__Work to complete__.
Wherever "from" appears in a line, copy that line.

---------- Data segment ----------

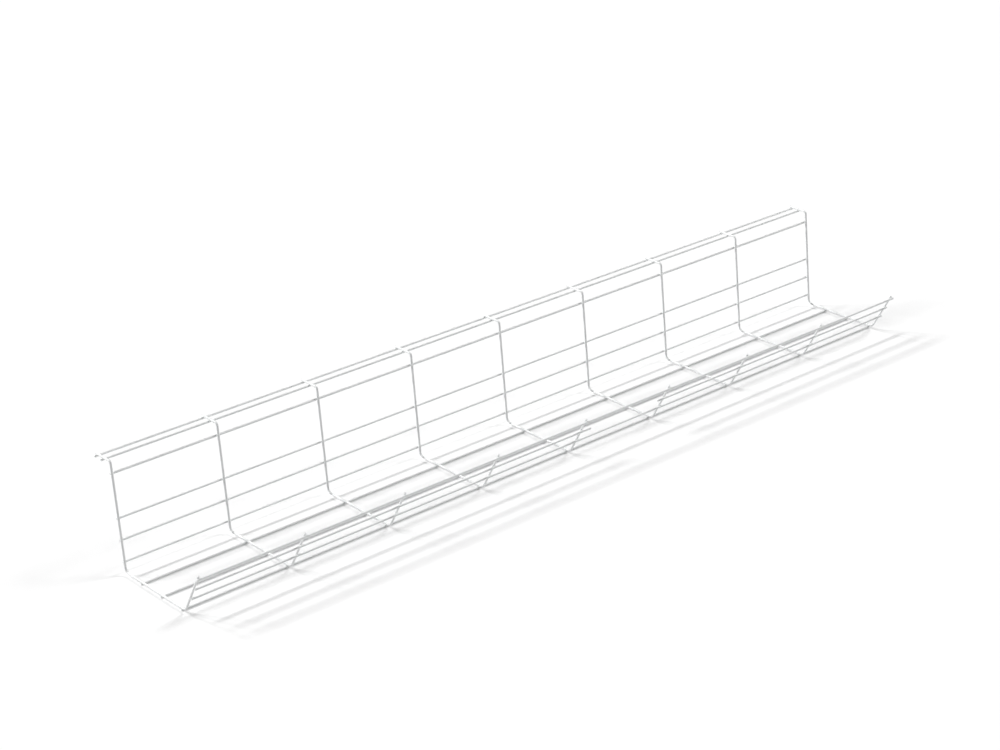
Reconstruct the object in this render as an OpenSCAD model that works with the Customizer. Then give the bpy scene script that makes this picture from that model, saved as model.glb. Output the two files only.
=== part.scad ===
// Wire mesh cable basket for the underside of a desk.
// Bent cross wires carry straight long wires, which are all welded to their outer side.
// X runs along the basket, Y points to the back, Z is up. Lengths are in millimetres.
// The origin is on the floor, under the middle of the basket's bounding box.

/* [Length] */
// Number of bent cross wires
cross_count = 9; // [6:1:12]
// Spacing of the cross wires along the basket
cross_pitch = 150; // [60:5:200]
// How far a long wire runs past the middle of the outermost cross wires
end_overhang = 1; // [0.5:0.5:20]
// How far the flange wires and the top lip wire run past them
rim_overhang = 3.5; // [0.5:0.5:20]

/* [Wire] */
// Diameter of the coated steel wire
wire_d = 3; // [2:0.1:4]
// How deep two crossing wires melt into each other at a weld
weld_sink = 0.2; // [0.1:0.05:0.3]
// How much thicker the coated wire is round each bend, where powder gathers
bend_coat = 0.02; // [0.01:0.01:0.1]

/* [Flange] */
// Length of the flange, from the corner at the wall's top to the cut end
flange_len = 30; // [24:1:60]
// Distance of the outer flange wire from the corner at the wall's top
flange_outer_at = 28; // [20:1:58]
// Distance of the inner flange wire from the corner at the wall's top
flange_inner_at = 15; // [8:1:18]
// Radius of the bend between flange and wall, at the wire's middle
top_bend_r = 4; // [3:0.5:8]

/* [Rear wall] */
// Height of the flange above the floor, between the middles of the wire
wall_h = 139; // [100:0.5:200]
// Angle by which the wall leans back
wall_lean = 6; // [0:0.5:15]
// Height of the lowest long wire on the wall
wall_wire_first = 12; // [8:0.5:20]
// Spacing of the three low wires on the wall
wall_wire_pitch = 27.5; // [12:0.5:35]
// How far the top wire on the wall lies below the flange
wall_wire_drop = 16; // [8:0.5:25]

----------

__Task output__.
Reconstruct the object in this render as an OpenSCAD model that works with the Customizer. Then give the bpy scene script that makes this picture from that model, saved as model.glb. Output the two files only.
// Length of the flange, from the corner at the wall's top to the cut end
// Distance of the outer flange wire from the corner at the wall's top
// Distance of the inner flange wire from the corner at the wall's top